On the other side, having less than three children is a slap in the face to the world population of Jews/people with Jewish last names. Understandably so. As a descendent of European (Polish, German, Hungarian) Jews, most of whom were killed during the Holocaust, the cultural Jew in me (all 3/4ths of her) wants to breed like a rabbit on behalf of every never-had-the-chance-to-be-born European family member. The environmentalist in me? Believes it's my ethical duty to get my tubes tied now and be done with it as not to worsen the world population crisis.

Such is my current conundrum as I clock the hundreds of hours I've now spent arguing with myself, discussing with Hal this particular matter.
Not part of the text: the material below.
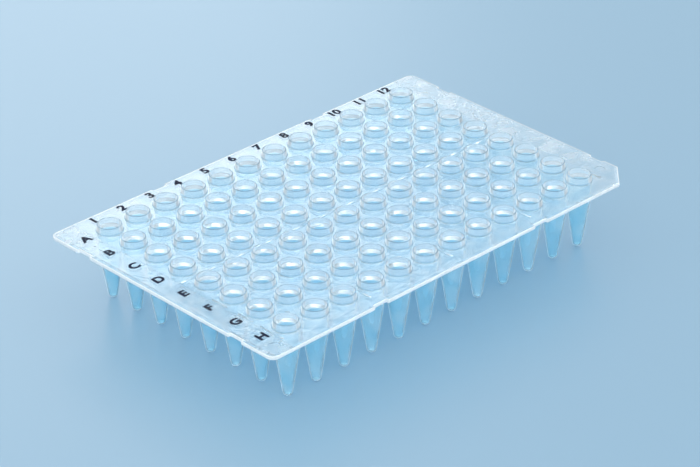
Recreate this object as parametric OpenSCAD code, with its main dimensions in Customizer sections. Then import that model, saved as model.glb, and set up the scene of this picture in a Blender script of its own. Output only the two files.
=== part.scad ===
// Well plate: 96 tapered wells in 8 rows of 12, hung from a thin flat deck.
// One injection moulding in clear polypropylene, with no skirt, so it stands on its tube tips.
// +X runs from column 1 to column 12, +Y from row H to row A, +Z up. Z = 0 is at the tube tips.
// The origin is under the middle of the well grid, which is the middle of the deck.

/* [Well grid] */
// distance between the centres of neighbouring wells
pitch = 9; // [7.5:0.1:10.8]
// wells along the plate, columns 1 to 12
cols = 12; // [6:1:24]
// wells across the plate, rows A to H
rows = 8; // [4:1:16]

/* [Overall] */
// height from the tube tips to the collar rims
overall_h = 20.6; // [17:0.1:25]
// distance from the end columns' centres to the deck's ends
end_margin = 11.9; // [9.9:0.1:14.3]
// distance from the edge rows' centres to the deck's long sides
side_margin = 8.4; // [7:0.1:10.1]

/* [Deck] */
// thickness of the deck
deck_t = 1; // [0.8:0.05:1.4]
// radius of the deck's three rounded corners
corner_r = 2; // [1:0.1:4]
// length cut off each side at the key corner, beside the last well of the front row
key_cut = 6.2; // [3:0.1:8]

/* [Wells] */
// inside diameter of a well's mouth
mouth_d = 5.5; // [4.6:0.05:6.6]
// wall of a collar at its rim
rim_wall = 0.32; // [0.25:0.01:0.5]
// wall of a collar at its foot
foot_wall = 0.5; // [0.35:0.05:0.7]
// height of a collar above the deck
collar_h = 1.7; // [1:0.1:3]
// fillet where a collar or a tube meets the deck
foot_r = 0.25; // [0.1:0.05:0.4]

/* [Tubes] */
// wall of a tube, and the thickness of its floor
tube_wall = 0.4; // [0.3:0.02:0.5]
// outside diameter of a tube's rounded tip
tip_d = 2.5; // [2:0.1:3.2]
// full angle of a tube's cone
cone_angle = 17.6; // [14.7:0.1:21]
// draft of the tube's upper part, from the deck down to the cone
draft = 1; // [0.5:0.1:1.5]

/* [Edge notches] */
// length of each shallow notch in the deck's edge
notch_len = 4.2; // [2:0.1:6]
// depth of each notch
notch_depth = 0.7; // [0.3:0.1:1.5]

/* [Ribs and marks] */
// width of the ribs and guide bars on the deck
rib_w = 0.6; // [0.3:0.05:0.8]
// height of the ribs and guide bars
rib_h = 0.3; // [0.1:0.05:0.6]
// length of the three cutting guides between the front row and the front edge
guide_len = 4.7; // [3:0.1:5.5]
// distance of the end bars from the end columns' centres
end_bar_x = 4.4; // [4.1:0.1:6]
// length of the two bars beside the rows behind the front row, at the lettered end
side_bar_len = 5; // [3:0.1:8]
// length of the bar beside the front row's first well
front_bar_len = 7.8; // [4:0.1:8.5]
// length of the bar beside the front row's last well, at the key corner
key_bar_len = 6.6; // [4:0.1:8]
// diameter of the ejector pin marks
pin_d = 2.6; // [1.5:0.1:4]
// depth of the ejector pin marks
pin_depth = 0.12; // [0.05:0.01:0.3]
// distance of the ejector pin marks from the end columns' centres
pin_out = 7.7; // [5.5:0.1:8]
// distance of the lettered end's ejector pin mark from the front row's centres
pin_front = 4.5; // [1:0.1:5]
// diameter of the gate marks between the wells
gate_d = 1.1; // [0.6:0.1:1.6]
// height of the gate marks
gate_h = 0.15; // [0.05:0.05:0.3]

/* [Hidden] */
$fn = 48;
clear_pp = [0.86, 0.93, 0.97, 0.75];
// half the grid, from its middle to the outer wells' centres
grid_x = (cols - 1) * pitch / 2;
grid_y = (rows - 1) * pitch / 2;
deck_x = grid_x + end_margin;
deck_y = grid_y + side_margin;
deck_top = overall_h - collar_h;
deck_low = deck_top - deck_t;
mouth_r = mouth_d / 2;
tube_r = mouth_r + tube_wall;
tip_r = tip_d / 2;
half = cone_angle / 2;
// distance of the notches and the outer cutting guides from the middle, on the line between two wells
quarter = floor(cols / 4) * pitch;
// wells between each gate mark and the grid's end
gate_skips = [0, 4];
// how deep the ribs and gate marks are sunk into the deck
sunk = deck_t / 2;
// how far a cutting shape runs past the face that it cuts
over = 0.5;

// height at which the cone from a tip sphere of radius r meets the drafted wall
// that has radius top_r at the deck
function cone_top(r, top_r) =
  (top_r - deck_low * tan(draft) - r * cos(half) + (tip_r - r * sin(half)) * tan(half))
  / (tan(half) - tan(draft));
// radius of that drafted wall at height z
function draft_r(top_r, z) = top_r - (deck_low - z) * tan(draft);

// the outline of a tube and its collar from the axis out, before it is hollowed
module outer_profile() {
  touch_r = tip_r * cos(half);
  touch_z = tip_r - tip_r * sin(half);
  cone_z = cone_top(tip_r, tube_r);
  collar_r = mouth_r + rim_wall;
  foot = mouth_r + foot_wall;
  polygon([
    [0, touch_z], [touch_r, touch_z],
    [draft_r(tube_r, cone_z), cone_z], [draft_r(tube_r, deck_low - foot_r), deck_low - foot_r],
    [tube_r + foot_r, deck_low], [foot + foot_r, deck_low],
    [foot + foot_r, deck_top], [foot, deck_top + foot_r],
    [collar_r, overall_h], [0, overall_h]
  ]);
  intersection() {
    translate([0, tip_r]) circle(r = tip_r);
    square([tip_r, tip_r * 2]);
  }
}

// the hollow of a well, from the axis out
module inner_profile() {
  bore_tip = tip_r - tube_wall;
  touch_r = bore_tip * cos(half);
  touch_z = tip_r - bore_tip * sin(half);
  cone_z = cone_top(bore_tip, mouth_r);
  polygon([
    [0, touch_z], [touch_r, touch_z],
    [draft_r(mouth_r, cone_z), cone_z], [mouth_r, deck_low],
    [mouth_r, overall_h + over], [0, overall_h + over]
  ]);
  intersection() {
    translate([0, tip_r]) circle(r = bore_tip);
    square([bore_tip, tip_r * 2]);
  }
}

// one shape at each well
module at_wells() {
  for (r = [0 : rows - 1], c = [0 : cols - 1])
    translate([c * pitch - grid_x, r * pitch - grid_y, 0]) children();
}

// the deck's outline, with three round corners and the key corner cut off
module deck_outline() {
  difference() {
    union() {
      square([2 * deck_x, 2 * (deck_y - corner_r)], center = true);
      square([2 * (deck_x - corner_r), 2 * deck_y], center = true);
      for (x = [-1, 1], y = [-1, 1])
        translate([x * (deck_x - corner_r), y * (deck_y - corner_r)]) circle(r = corner_r);
    }
    polygon([
      [deck_x - key_cut, -deck_y], [deck_x - key_cut, -deck_y - over],
      [deck_x + over, -deck_y - over], [deck_x + over, key_cut - deck_y],
      [deck_x, key_cut - deck_y]
    ]);
    for (x = [-1, 1], y = [-1, 1]) {
      translate([x * quarter, y * deck_y]) square([notch_len, 2 * notch_depth], center = true);
      translate([x * deck_x, y * (grid_y - pitch / 2)])
        square([2 * notch_depth, notch_len], center = true);
    }
  }
}

// a low bar on the deck with round ends, centred, running along Y
module bar(len) {
  linear_extrude(height = sunk + rib_h) {
    square([rib_w, len - rib_w], center = true);
    for (y = [-1, 1]) translate([0, y * (len - rib_w) / 2]) circle(d = rib_w);
  }
}

// the long rib between the middle rows, the cutting guides and the bars at the two ends
module ribs() {
  translate([0, 0, deck_top - sunk]) {
    rotate([0, 0, 90]) bar(2 * grid_x + pitch);
    for (x = [-quarter, 0, quarter])
      translate([x, -grid_y - guide_len / 2, 0]) bar(guide_len);
    for (r = [1, 2])
      translate([-grid_x - end_bar_x, r * pitch - grid_y, 0]) bar(side_bar_len);
    translate([-grid_x - end_bar_x, -grid_y, 0]) bar(front_bar_len);
    translate([grid_x + end_bar_x, -grid_y, 0]) bar(key_bar_len);
  }
}

// gate marks in the spaces between four wells
module gates() {
  for (x = [-1, 1], y = [-1, 1], k = gate_skips)
    translate([x * (grid_x - (k + 0.5) * pitch), y * (grid_y - pitch / 2), deck_top - sunk])
      cylinder(h = sunk + gate_h, d = gate_d);
}

// ejector pin marks in the deck's top, beside the front corners
module pin_marks() {
  for (p = [[-1, pin_front], [1, 0]])
    translate([p[0] * (grid_x + pin_out), -grid_y - p[1], deck_top - pin_depth])
      cylinder(h = pin_depth + over, d = pin_d);
}

module well_plate() {
  color(clear_pp)
  difference() {
    union() {
      translate([0, 0, deck_low]) linear_extrude(height = deck_t) deck_outline();
      at_wells() rotate_extrude() outer_profile();
      ribs();
      gates();
    }
    at_wells() rotate_extrude() inner_profile();
    pin_marks();
  }
}

well_plate();
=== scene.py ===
"""Looks of a skirtless 96-well plate: one moulding in clear polypropylene with a printed index.

The plate is built again here as one fine, closed skin of the same sizes as the CAD node that it stands
for, because clear plastic shows each facet and each hard edge. The frame gives where it stands. Lengths
are in millimetres until a mesh is written.
"""

import logging
import math
from dataclasses import dataclass, field
from enum import Enum

import bpy
import numpy as np
from mathutils import Matrix, Vector
from mathutils.geometry import delaunay_2d_cdt


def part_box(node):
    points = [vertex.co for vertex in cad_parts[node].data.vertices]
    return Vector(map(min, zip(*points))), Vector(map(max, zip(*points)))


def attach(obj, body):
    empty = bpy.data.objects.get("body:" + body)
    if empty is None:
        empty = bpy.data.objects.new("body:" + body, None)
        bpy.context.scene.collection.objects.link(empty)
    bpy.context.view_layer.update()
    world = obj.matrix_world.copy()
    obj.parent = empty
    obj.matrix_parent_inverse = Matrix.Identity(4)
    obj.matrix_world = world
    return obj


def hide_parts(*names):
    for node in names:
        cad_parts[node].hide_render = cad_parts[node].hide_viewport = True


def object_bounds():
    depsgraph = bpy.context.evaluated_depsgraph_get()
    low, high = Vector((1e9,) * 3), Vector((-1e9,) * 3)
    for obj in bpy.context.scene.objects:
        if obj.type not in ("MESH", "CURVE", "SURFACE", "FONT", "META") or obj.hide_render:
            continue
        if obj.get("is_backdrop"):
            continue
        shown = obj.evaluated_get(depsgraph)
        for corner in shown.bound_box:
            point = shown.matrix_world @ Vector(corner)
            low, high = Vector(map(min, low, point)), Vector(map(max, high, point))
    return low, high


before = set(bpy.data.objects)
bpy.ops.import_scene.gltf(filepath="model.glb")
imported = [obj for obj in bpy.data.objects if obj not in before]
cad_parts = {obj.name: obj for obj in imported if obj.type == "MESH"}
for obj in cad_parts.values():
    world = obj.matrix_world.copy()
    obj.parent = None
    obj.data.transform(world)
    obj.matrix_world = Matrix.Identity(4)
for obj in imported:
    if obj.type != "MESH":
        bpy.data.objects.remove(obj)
log = logging.getLogger("well_plate")
logging.basicConfig(level=logging.INFO, format="%(name)s: %(message)s")

MM = 0.001
NODE = "well_plate"

# In millimetres: the margin at the limit between two finishes, and the gap under which points are one.
HAIR = 0.01
SAME = 1e-6

Profile = list[tuple[float, float]]
Colour = tuple[float, float, float, float]
Inputs = dict[str | int, object]
Sockets = dict[str, bpy.types.NodeSocket]
Surface = tuple[bpy.types.NodeSocket, bpy.types.NodeSocket, bpy.types.NodeSocket]


class Facing(Enum):
    """Which way a flat face looks."""

    UP = 1.0
    DOWN = -1.0


class Part(Enum):
    """The parts of the plate that have a material of their own, each with its number among the materials. The
    rim and foot materials are painted dark lines of shade, the edge material is a painted highlight on the
    deck's edge and the tube tips, and the collars and tubes carry a painted lighter and a painted bluer tint
    of one plastic.
    """

    DECK = 0
    TUBE = 1
    EDGE = 2
    COLLAR = 3
    RIM = 4
    FOOT = 5


def direction(azimuth: float, elevation: float) -> Vector:
    """The direction from the plate to a camera or a lamp.

    Args:
        azimuth: Its turn round the plate, in degrees, 0 at the front.
        elevation: Its height above the horizon, in degrees.

    Returns:
        The direction, of length 1.
    """
    a, e = math.radians(azimuth), math.radians(elevation)
    return Vector((math.sin(a) * math.cos(e), -math.cos(a) * math.cos(e), math.sin(e)))


def arc(centre: tuple[float, float], radius: float, start: float, end: float, steps: int) -> Profile:
    """Points along an arc.

    Args:
        centre: The arc's centre.
        radius: Its radius.
        start: Angle of its first point, in degrees.
        end: Angle of its last point, in degrees.
        steps: How many straight pieces it has.

    Returns:
        The points, both ends included.
    """
    angles = np.radians(np.linspace(start, end, steps + 1))
    return [(centre[0] + radius * math.cos(a), centre[1] + radius * math.sin(a)) for a in angles]


@dataclass
class Outline:
    """A closed line in plan, with the direction that points out of it at each of its points."""

    points: np.ndarray
    outward: np.ndarray

    @classmethod
    def circle(cls, x: float, y: float, sides: int) -> "Outline":
        """A circle of radius nought, which a profile's own distances open out.

        Args:
            x: Centre along the plate.
            y: Centre across the plate.
            sides: Points round the circle.

        Returns:
            The outline.
        """
        angles = np.linspace(0, 2 * math.pi, sides, endpoint=False)
        outward = np.stack([np.cos(angles), np.sin(angles)], axis=1)
        return cls(np.tile([x, y], (sides, 1)), outward)

    @classmethod
    def bar(cls, x: float, y: float, length: float, along_x: bool, end_steps: int = 6) -> "Outline":
        """The line along the middle of a bar with round ends, which a profile opens out.

        Args:
            x: Middle of the bar along the plate.
            y: Middle of the bar across the plate.
            length: Distance between the centres of its two round ends.
            along_x: Whether it runs along the plate.
            end_steps: Straight pieces round each end.

        Returns:
            The outline.
        """
        reach = np.array([length / 2, 0.0]) if along_x else np.array([0.0, length / 2])
        first = 0.0 if along_x else 90.0
        points, outward = [], []
        for sign in (1, -1):
            for a in np.radians(np.linspace(-90, 90, end_steps + 1) + first):
                points.append(np.array([x, y]) + sign * reach)
                outward.append([sign * math.cos(a), sign * math.sin(a)])
        return cls(np.array(points), np.array(outward))

    @classmethod
    def rounded(cls, corners: list[tuple[float, float, float]], steps: int = 4) -> "Outline":
        """A polygon, counted anticlockwise, with an arc at each corner.

        Args:
            corners: x, y and the radius of each corner.
            steps: Straight pieces in each arc.

        Returns:
            The outline.
        """
        points, outward = [], []
        for i, (x, y, radius) in enumerate(corners):
            here = Vector((x, y))
            before = (here - Vector(corners[i - 1][:2])).normalized()
            after = (Vector(corners[(i + 1) % len(corners)][:2]) - here).normalized()
            turn = before.angle_signed(after) * -1
            reach = radius * abs(math.tan(turn / 2))
            side = 1.0 if turn > 0 else -1.0
            inward = Vector((-before.y, before.x)) * side
            centre = here - before * reach + inward * radius
            first = math.atan2(-inward.y, -inward.x)
            for a in np.linspace(first, first + turn, steps + 1):
                spoke = np.array([math.cos(a), math.sin(a)])
                points.append(np.array(centre) + radius * spoke)
                outward.append(spoke * side)
        return cls(np.array(points), np.array(outward))

    def moved_out(self, distance: float) -> np.ndarray:
        """The outline's points, moved out by a distance."""
        return self.points + self.outward * distance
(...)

Here's the thing: Moments after Fable was born, I was consumed with the thought that there was another one out there. That we weren't complete... not yet. It was bizarre and completely caught me by surprise because I never thought I'd want more than two children. Ever. Especially after being blessed with the best of both worlds.
And yet? I do. We do. All four of us do.

Recently Archer told us that "Fable wasn't a baby anymore and could we please go get a new one at the Baby Store?" ... Hal and I talked to him about whether or not he desired another baby, whether or not he felt like we were all here. "Fable wants to be a big sister," he told us. "How do you know?" we asked. Archer shrugged.

"Having three is a lot harder than two," my mother said when I brought up our desire to maybe try to get pregnant again in the next year. "It's amazing and I can't imagine not having three (ed: my little sister, her third child, was a fabulously unplanned surprise baby.) but its a lot harder than having two. Harder on the body (my mom had serious physical complications during her third birth) the wallet, and much more difficult in terms of what you can do, where you can go... your day to day life."

And she's right. I grew up one of three so I remember the changing dynamic. I also know how much work it is to have two children and am perfectly aware that three children would pose a thousand new challenges. But also? A thousand new joys. And selfish as it may sound, I cannot, much as I've tried, fight the instinct I have - the instinct I've HAD since Fable's birth that there's a babe out there waiting in the wings. Especially when Hal feels it too. And Archer. And Fable, according to her translator.

Wanting another child is easy. (For us, at least.) It's the figuring out how we can raise three children in a financially stable environment, with time, lifestyle, career(s) permitting that's tough. It's understanding the ramifications of adapting to a new kind of juggle - changing the dynamic of the family and a million other variables. All things we never had to worry about with Archer because one day I woke up pregnant and that was that. Even with Fable we never really *discussed* seriously "trying" for a second baby until New Years Eve 2007. Nine months later? Fable was born.

But this? This conversation we have had weekly of not daily for the last several months is becoming hilariously insane. For two people who aren't planners by any means, in any arena, we can't help but make fun of each other's responsible-ness this time around.

"If we're going to try for three in early 2011, we must first make X amount of dollars more a month."

"And I must have solidified X and one of us must first know that X is going to happen for sure and hours X,Y and Z must be free and E=MC2."

I'm certain this is how most people family plan, and with good reason, but for us? This is all very new - this checking calendars and trying to figure out the "right time" and "age gap" and "bank balance" to get pregnant again.

And that's not even taking into account the days when I'm like, "I must be CRAZY to consider another child! What the hell am I thinking!?" or the nights (like last night) when Hal spelled out how much it would cost to send three kids to private school. (Which we will most likely HAVE to do for middle school and high school, if we stay here in Hollywood.)

"I dunno, Bec. For the first time in our lives, we are living comfortably as a family of four..."

I couldn't argue because everything he said was true. And a part of me was like, "Yes! Thank you. We're so totally blessed as we are. Let's appreciate all that we have, the four of us..."


We fell asleep agreeing that two was "all we ever wanted, needed, I love you, goodnight."

Of course, early the next morning Hal changed his tune.

"We HAVE to have another baby. We have to! We just do!"

And I was like, "Oh, thank God! Yes! I know! I'm so glad you changed your mind! HOLD ME! Oh, YES!"